Des investissements incertains… et peut-être insuffisants

Le projet d'un "Airbus des batteries" vise à la construction d'une usine pilote d'ici 2020, avec 200 emplois, puis de deux usines de production pour 2023, en France et en Allemagne. Si plusieurs entreprises européennes ont d'ores et déjà fait part de leur intérêt pour le futur consortium, rien n'est encore acté et les constructeurs devront confirmer leur participation, qui veut réunir 4 milliards d'euros d'argent privé (contre "1,2 milliard d'euros au maximum" de subventions publiques). Certains, comme PSA, prendront une décision dès que l'Union européenne se sera engagée sur les aides promises.

Rien ne dit en tout cas que le montant investi sera suffisant pour lutter à armes égales avec les autres puissances : "Pour capter une grande partie de ce marché, nous avons besoin de dix à vingt usines Giga en Europe. L'investissement requis est d'environ 20 milliards d'euros", disait Maros Sefcovic, vice-président de la Commission européenne, en février. Jeudi, c'est un montant trois à quatre fois plus faible qui a été annoncé.

La Chine, déjà trop loin ?

En attendant la mise sur pied de ce géant européen, l'Europe reste à la traîne en matière de production de batteries. Selon un rapport de la Commission européenne, seulement 3% des batteries mondiales sont produites sur le Vieux continent, contre 12% pour les États-Unis et surtout 85% pour l'Asie. Et c'est la Chine qui s'est progressivement imposée comme le mastodonte du secteur : environ la moitié des véhicules électriques vendus dans le monde entier le sont dans ce pays, avec une croissance exponentielle chaque année.

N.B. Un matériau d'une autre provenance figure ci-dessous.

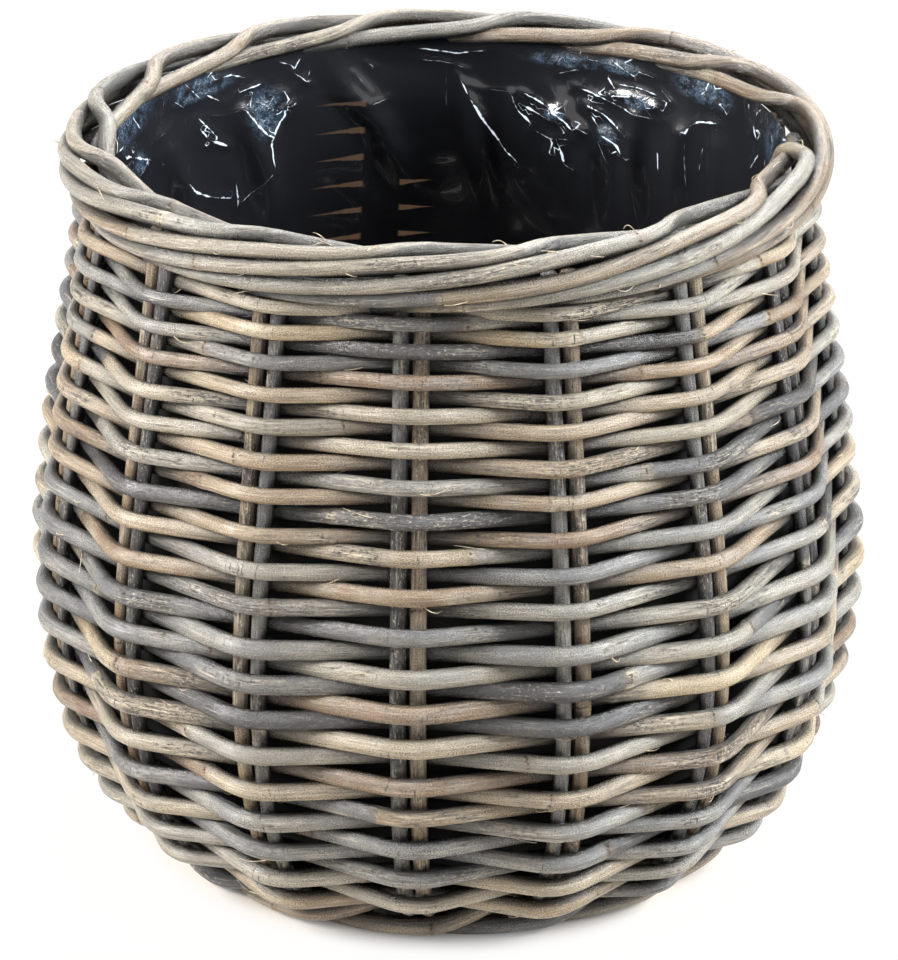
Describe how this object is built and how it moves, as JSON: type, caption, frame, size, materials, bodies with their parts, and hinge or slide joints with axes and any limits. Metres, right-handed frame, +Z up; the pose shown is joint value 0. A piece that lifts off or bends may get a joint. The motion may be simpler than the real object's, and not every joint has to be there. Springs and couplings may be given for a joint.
{
  "type": "rattan planter",
  "caption": "Round rattan basket planter, woven from weavers round paired stakes, with a rolled rope-like border, a tucked-in foot and a dark film liner.",
  "frame": {"origin": "centre of the foot on the floor, under the middle of the bounding box", "axes": "+Z up through the mouth, -Y towards the front that the picture shows, +X to its right"},
  "size_m": [0.4009, 0.401, 0.3543],
  "materials": {
    "stake": "weathered grey and brown rattan, matt",
    "foot_rod": "grey-washed rattan, matt with a soft sheen",
    "weaver": "grey-washed rattan, matt with a soft silvery sheen",
    "base_weaver": "grey-washed rattan, matt",
    "border_rod": "grey-washed rattan, matt with a soft sheen",
    "liner_film": "crumpled glossy black film"
  },
  "bodies": {
    "root": {"stake_01": "stake", "stake_02": "stake", "stake_03": "stake", "stake_04": "stake", "stake_05": "stake", "stake_06": "stake", "stake_07": "stake", "stake_08": "stake", "stake_09": "stake", "stake_10": "stake", "stake_11": "stake", "stake_12": "stake", "stake_13": "stake", "stake_14": "stake", "stake_15": "stake", "stake_16": "stake", "foot_rod_1": "foot_rod", "foot_rod_2": "foot_rod", "foot_rod_3": "foot_rod", "weaver_a_1": "weaver", "weaver_a_2": "weaver", "weaver_a_3": "weaver", "weaver_a_4": "weaver", "weaver_a_5": "weaver", "weaver_a_6": "weaver", "weaver_a_7": "weaver", "weaver_a_8": "weaver", "weaver_a_9": "weaver", "weaver_a_10": "weaver", "weaver_b_1": "weaver", "weaver_b_2": "weaver", "weaver_b_3": "weaver", "weaver_b_4": "weaver", "weaver_b_5": "weaver", "weaver_b_6": "weaver", "weaver_b_7": "weaver", "weaver_b_8": "weaver", "weaver_b_9": "weaver", "weaver_b_10": "weaver", "base_weaver_a": "base_weaver", "base_weaver_b": "base_weaver", "border_rod_01": "border_rod", "border_rod_02": "border_rod", "border_rod_03": "border_rod", "border_rod_04": "border_rod", "border_rod_05": "border_rod", "border_rod_06": "border_rod", "border_rod_07": "border_rod", "border_rod_08": "border_rod", "border_rod_09": "border_rod", "border_rod_10": "border_rod", "border_rod_11": "border_rod", "border_rod_12": "border_rod", "border_rod_13": "border_rod", "border_rod_14": "border_rod", "border_rod_15": "border_rod", "border_rod_16": "border_rod", "liner": "liner_film"}
  },
  "joints": []
}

Le problème des matières premières

L'Union européenne fait le pari d'un secteur automobile davantage tourné vers l'électrique dans les décennies à venir. Les chiffres lui donnent raison : alors qu'1,1 million de véhicules électriques ont été vendus dans le monde en 2017, Bloomberg prévoit des ventes atteignant 11 millions de véhicules en 2025 et 30 millions en 2030.

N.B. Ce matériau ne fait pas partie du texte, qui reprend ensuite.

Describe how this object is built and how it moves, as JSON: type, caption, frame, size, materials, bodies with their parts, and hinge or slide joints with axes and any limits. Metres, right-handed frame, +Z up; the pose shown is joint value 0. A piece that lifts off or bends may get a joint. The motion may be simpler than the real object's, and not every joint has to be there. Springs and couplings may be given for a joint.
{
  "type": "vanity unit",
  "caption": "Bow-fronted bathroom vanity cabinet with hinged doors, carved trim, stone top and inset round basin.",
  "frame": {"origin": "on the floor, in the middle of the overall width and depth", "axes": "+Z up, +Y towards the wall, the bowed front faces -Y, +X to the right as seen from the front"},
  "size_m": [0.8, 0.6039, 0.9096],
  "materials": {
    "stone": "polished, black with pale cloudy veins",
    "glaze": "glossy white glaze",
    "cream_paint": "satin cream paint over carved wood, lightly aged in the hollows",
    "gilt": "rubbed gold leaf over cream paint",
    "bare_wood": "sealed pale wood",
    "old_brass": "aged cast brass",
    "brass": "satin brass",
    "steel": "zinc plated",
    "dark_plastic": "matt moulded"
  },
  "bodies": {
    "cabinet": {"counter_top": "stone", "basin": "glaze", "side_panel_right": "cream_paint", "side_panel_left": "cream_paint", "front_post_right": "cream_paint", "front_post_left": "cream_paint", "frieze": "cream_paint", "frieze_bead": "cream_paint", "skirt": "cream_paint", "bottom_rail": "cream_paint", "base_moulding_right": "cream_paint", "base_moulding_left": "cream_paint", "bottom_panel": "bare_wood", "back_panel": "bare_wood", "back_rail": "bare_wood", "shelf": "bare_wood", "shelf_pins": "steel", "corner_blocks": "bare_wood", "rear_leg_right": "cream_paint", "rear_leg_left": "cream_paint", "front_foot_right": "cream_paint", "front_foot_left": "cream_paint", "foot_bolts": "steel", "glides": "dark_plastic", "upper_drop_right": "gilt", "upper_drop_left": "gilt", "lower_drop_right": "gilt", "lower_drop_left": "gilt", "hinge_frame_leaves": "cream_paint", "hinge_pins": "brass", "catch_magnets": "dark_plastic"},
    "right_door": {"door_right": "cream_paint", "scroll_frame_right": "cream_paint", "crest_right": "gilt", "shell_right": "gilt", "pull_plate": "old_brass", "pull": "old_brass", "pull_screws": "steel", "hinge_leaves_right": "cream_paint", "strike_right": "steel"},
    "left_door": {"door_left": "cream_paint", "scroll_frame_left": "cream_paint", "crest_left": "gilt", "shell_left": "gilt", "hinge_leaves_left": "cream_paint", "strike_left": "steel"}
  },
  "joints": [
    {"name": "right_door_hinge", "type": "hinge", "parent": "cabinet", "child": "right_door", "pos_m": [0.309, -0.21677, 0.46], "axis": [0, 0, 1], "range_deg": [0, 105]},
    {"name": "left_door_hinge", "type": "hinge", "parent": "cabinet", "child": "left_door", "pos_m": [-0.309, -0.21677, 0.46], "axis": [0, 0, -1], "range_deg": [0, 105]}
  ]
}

Problème : les matières premières nécessaires à la fabrication des batteries li-ion (celles utilisées dans les voitures électriques) sont peu présentes en Europe, mais surtout en Australie, en Asie et surtout en Amérique du Sud, où la Chine investit déjà massivement pour exploiter les réserves de lithium. L'"Airbus des batteries" se heurtera donc au problème de l'approvisionnement et devra considérer des solutions alternatives, comme le recours accru au recyclage de batteries ou le choix des piles à combustion à hydrogène. Se démarquer, donc, pour tenter de peser dans le futur des batteries.